Back to this equation:
cos(alpha) = (p dot h) / (|p| * |h|)
We got this far using the full vectors for m and s. We have included all the proper distances up to this point.
Now let's substitute in the values we have for m and s:
m = <Dm*cos(ELm)*cos(AZm), Dm*cos(ELm)*sin(AZm), Dm*sin(ELm)>
s = <Ds*cos(ELs)*cos(AZs), Ds*cos(ELs)*sin(AZs), Ds*sin(ELs)>
Let's pull out those distances as constant factors:
m = Dm*<cos(ELm)*cos(AZm), cos(ELm)*sin(AZm), sin(ELm)> = Dm*mhat
s = Ds*<cos(ELs)*cos(AZs), cos(ELs)*sin(AZs), sin(ELs)> = Ds*shat
Ok? Now let's do the rest of the derivation like that...
s cross m = Dm*Ds*(shat cross mhat)
p = m cross (s cross m) = Dm*mhat cross (Dm*Ds*(shat cross mhat)) = Dm*Dm*Ds*(mhat cross (shat cross mhat))
h = m cross z = Dm*(mhat cross z) (z already has a unit length)
p dot h = (Dm*Dm*Ds*(mhat cross (shat cross mhat))) dot (Dm*(mhat cross z)) = Dm*Dm*Dm*Ds*( (mhat cross (shat cross mhat)) dot (mhat cross z) )
|p| = |Dm*Dm*Ds*(mhat cross (shat cross mhat))| = Dm*Dm*Ds*|mhat cross (shat cross mhat)|
|h| = |Dm*(mhat cross z)| = Dm*|mhat cross z|
Now let's divide:
(p dot h) / (|p|*|h|) = Dm*Dm*Dm*Ds*( (mhat cross (shat cross mhat)) dot (mhat cross z) ) / (Dm*Dm*Ds*|mhat cross (shat cross mhat)| * Dm*|mhat cross z|)
Quick rearrange:
= (Dm*Dm*Dm*Ds / Dm*Dm*Dm*Ds) * ( (mhat cross (shat cross mhat)) dot (mhat cross z) ) / ( |mhat cross (shat cross mhat)| * |mhat cross z| )
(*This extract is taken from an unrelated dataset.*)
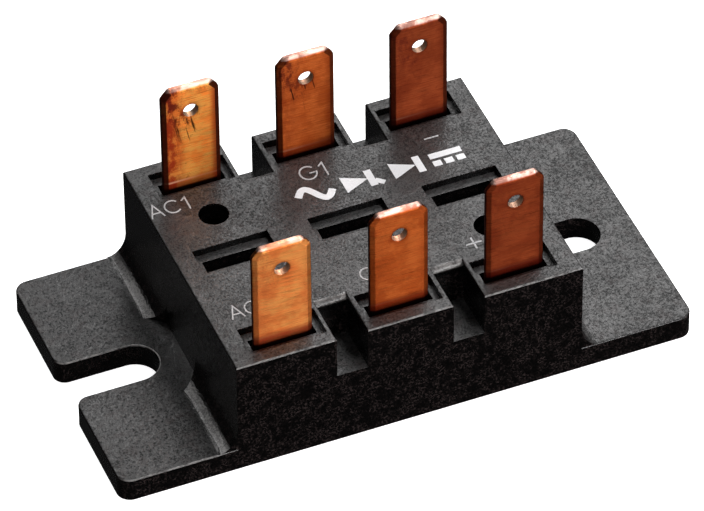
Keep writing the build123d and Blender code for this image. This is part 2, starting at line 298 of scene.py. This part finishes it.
def edge_colours(s, colour, cloud, bevel_shade):
    """Dark sheared sides, painted shade on the bevels, and a painted highlight in a pale colour along the
    top edge.
    """
    # painted shade on the side bevels
    bevel = s.ramp(s.facing("X"), 0.05, 0.30, 0.0, bevel_shade)
    sheared = s.ramp(s.facing("X"), 0.55, 0.9, 0.0, 0.97)
    colour = s.mix(s.most(bevel, sheared), colour, (0.060, 0.010, 0.005, 1))
    # painted highlight: a pale, patchy colour along the top edge
    patchy_mask = s.times(s.ramp(s.place("Z"), -0.42, -0.18), s.ramp(s.facing("Z"), 0.1, 0.3))
    patchy_mask = s.times(patchy_mask, s.ramp(cloud, 0.62, 0.46, 0.25, 1.0), 0.85)
    return s.mix(patchy_mask, colour, (0.98, 0.70, 0.60, 1))


def bare_copper(name, clean, aged, wear, seed):
    """Brushed copper strip, lightly tarnished, with painted shade and highlights at its edges, foot and
    hole. Coordinates start in the middle of the tab's top edge.
    """
    stains, scratches, edge_shade, bevel_shade, foot_shade = wear
    place = tab_place(name)
    s = Shader(name, place)
    shift = (seed * 17.3, seed * 5.1, seed * 29.7)
    brush = s.noise(1.0, detail=4, roughness=0.7, where=s.stretched((0.28, 1.0, 5.5), shift=shift))
    fine_brush = s.noise(1.0, detail=2, roughness=0.6, where=s.stretched((0.45, 1.0, 15.0), shift=shift))
    cloud = s.noise(2.4, detail=5, roughness=0.6, where=s.stretched(shift=shift))
    spots = s.noise(0.75, detail=5, roughness=0.7, where=s.stretched((1.0, 1.0, 0.6), shift=shift))
    dark = (aged[0] * 0.42, aged[1] * 0.24, aged[2] * 0.30, 1)
    red = (aged[0] * 0.34, aged[1] * 0.11, aged[2] * 0.26, 1)
    colour = s.mix(s.ramp(cloud, 0.40, 0.62, 0.0, 0.8), clean, aged)
    colour = s.mix(s.ramp(brush, 0.44, 0.64, 0.0, 0.65), colour, aged)
    colour = s.mix(s.ramp(fine_brush, 0.52, 0.70, 0.0, 0.6), colour, dark)
    # painted shade: the rolled faces turn darker red towards their long edges, most at the left
    left = s.times(s.ramp(s.place("X"), -0.3, -2.2), s.ramp(spots, 0.38, 0.56, 0.45, 1.0))
    right = s.times(s.ramp(s.place("X"), 1.9, 2.7), 0.85)
    colour = s.mix(s.times(s.most(left, right), edge_shade), colour, red)
    stain = tarnish(s, spots, stains)
    colour = s.mix(stain, colour, (0.110, 0.014, 0.008, 1))
    colour = foot_shade_and_highlight(s, colour, red, edge_shade, foot_shade, TOP - place.z / MM)
    # a few upright scratches below the hole
    upright = s.noise(1.0, detail=4, where=s.stretched((4.2, 1.0, 0.30), turn=(0, 12, 0), shift=shift))
    scratch = s.times(s.ramp(upright, 0.60, 0.66), s.near((-0.5, 0, -HOLE_DROP - 1.6), 2.3, 3.2), scratches)
    colour = s.mix(scratch, colour, (0.040, 0.010, 0.005, 1))
    colour = edge_colours(s, colour, cloud, bevel_shade)
    # painted highlight on the wall of the punched hole, in a pale, less metallic colour, and a reddened rim
    # around it
    hole = (0, 0, -HOLE_DROP)
    ring = s.times(s.near(hole, 1.35, 1.35), s.ramp(s.facing("Y"), 0.6, 0.9))
    colour = s.mix(s.times(ring, 0.45), colour, red)
    bore_highlight = s.times(s.near(hole, 1.1, 1.1), s.ramp(s.facing("Y"), 0.3, 0.6, 1.0, 0.0))
    colour = s.mix(s.times(bore_highlight, 0.9), colour, (1.0, 0.72, 0.52, 1))
    rough = s.math("ADD", s.ramp(brush, 0.3, 0.7, 0.40, 0.58), s.times(stain, 0.2))
    metallic = s.ramp(bore_highlight, 0.0, 1.0, 1.0, 0.7)
    s.set(Base_Color=colour, Metallic=metallic, Roughness=rough, Anisotropic=0.75, Anisotropic_Rotation=0.25)
    tangent = s.tree.nodes.new("ShaderNodeTangent")
    tangent.direction_type = "RADIAL"
    tangent.axis = "Z"
    s.set(Tangent=tangent.outputs["Tangent"])
    lines = s.math("ADD", s.times(brush, 0.8), s.times(fine_brush, 0.5))
    lines = s.math("SUBTRACT", lines, s.times(scratch, 0.8))
    s.set(Normal=s.bump(lines, 0.018, s.rounded_normal(0.22)))
    return s.material


def plate_nickel():
    """Nickel-plated base plate, ground flat: fine lines along its length and a few scratches."""
    s = Shader("plate_nickel")
    lines = s.noise(1.0, detail=4, roughness=0.6, where=s.stretched((0.12, 14.0, 1.0)))
    cloud = s.noise(7.0, detail=5)
    scratch = s.noise(1.0, detail=1, where=s.stretched((0.25, 9.0, 1.0), turn=(0, 0, 33)))
    marks = s.ramp(scratch, 0.70, 0.76)
    colour = s.mix(s.ramp(cloud, 0.35, 0.7), (0.64, 0.61, 0.56, 1), (0.50, 0.48, 0.45, 1))
    colour = s.mix(s.times(marks, 0.5), colour, (0.28, 0.27, 0.26, 1))
    s.set(Base_Color=colour, Metallic=1.0, Roughness=s.ramp(cloud, 0.3, 0.7, 0.26, 0.40))
    s.set(Normal=s.bump(s.math("SUBTRACT", lines, marks), 0.006, s.rounded_normal(0.1)))
    return s.material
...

Let's cancel the constants
= ( (mhat cross (shat cross mhat)) dot (mhat cross z) ) / ( |mhat cross (shat cross mhat)| * |mhat cross z| )
And BOOM! proved mathematically.
So let's get real here... that's some fairly advanced math. I don't expect everyone to follow it. What I do expect is for you to VERIFY it EXPERIMENTALLY. Measure the angles to the sun and the moon (or look them up). Crunch these numbers using the final equation from the paper. Then go outside and measure the tilt angle of the moon. Does it match? How close is it? You can do that much with no math background at all.
And please please remember... The answers do not always match up with your first guess. Sometimes nature can be surprising. Embrace it. Science is much cooler when you discover the world is trickier than you thought it was.